Die neutrale, nicht mit Säure versetzte Auflösung des wasserlöslichen Anilinblau's
hat nun die Eigenschaft, langsam und deßhalb ganz egal auf die Wolle aufzugehen.
Wolle, in solche Lösung getaucht, braucht längere Zeit, um sich mit demselben zu
verbinden.
Da das neutrale Salz aber nicht blau ist, sondern einen lichtgrauen Ton besitzt, so
ist natürlich dann auch die Wolle bloß licht-graublau gefärbt. Taucht man
jedoch die so gefärbte Wolle nun in ein saures Bad, so zeigt sich dieselbe wie mit
einem Zauberschlage auf einmal blaugefärbt, und zwar, weil das Auffärben des
neutralen Salzes langsam geschah, ganz egal, und was die Dunkelheit des Tons
betrifft, so ist derselbe entsprechend der Zeitdauer der
Einwirkung der neutralen Flotte.
Will man nun diese Methode in der Praxis anwenden, so sind zwei Gefäße erforderlich.

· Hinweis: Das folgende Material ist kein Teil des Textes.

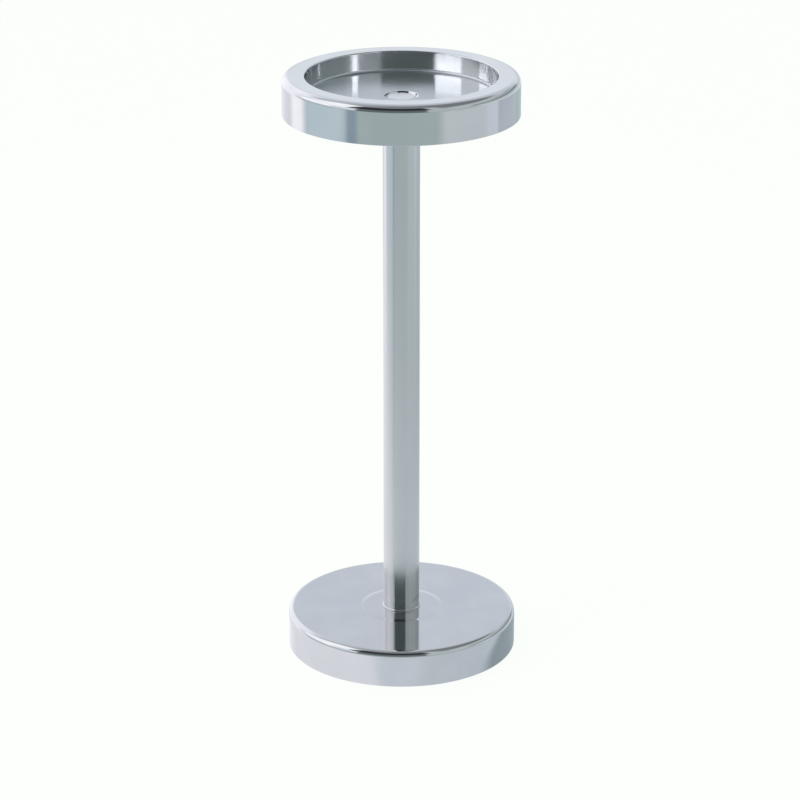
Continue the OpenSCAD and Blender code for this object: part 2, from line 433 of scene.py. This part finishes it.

In dem einen ist eine ziemlich concentrirte neutrale Auflösung von wasserlöslichem
Anilinblau befindlich.
Es ist gut, dieselbe immer stark zu halten, damit die Dauer der Einwirkung, um den
gewünschten Ton zu erreichen, verkürzt wird.
Man löst zu diesem Behufe wenigstens 1 Pfund auf circa
500 Pfd. reinen warmen Wassers auf, rührt in das ganz säurefreie Wasser, das nicht
kochend, sondern bloß warm zu seyn braucht, ein, und läßt nun die Wolle eintauchen. Bei
einiger Uebung ist man bald im Klaren über den Zeitpunkt, bis zu welchem die
Einwirkung stattzufinden hat; eine kleine Probe, in heißes saures Wasser getaucht,
belehrt alsbald darüber. Ist derselbe erreicht, so läßt man die Wolle über der
neutralen Flotte etwas abtropfen, um davon, da sie noch bedeutend Farbstoff enthält,
nichts zu verlieren, und bringt sie dann in das Gefäß, welches kochende saure Flotte
enthält. Ein kurzes Kochen, und die Arbeit des Färbens ist ohne irgend welche Mängel
fertig.
Entspricht die Nüance des wasserlöslichen Blau's nicht dem gewünschten Muster, will
man z.B. röthlich nüanciren, so läßt man die Einwirkung der ersten Flotte nicht bis
zur verlangten Dunkelheit des Tons währen, sondern hält etwas lichter, und nüancirt
in der zweiten sauren Flotte mit dem entsprechenden spirituösen Rothstichblau
aus.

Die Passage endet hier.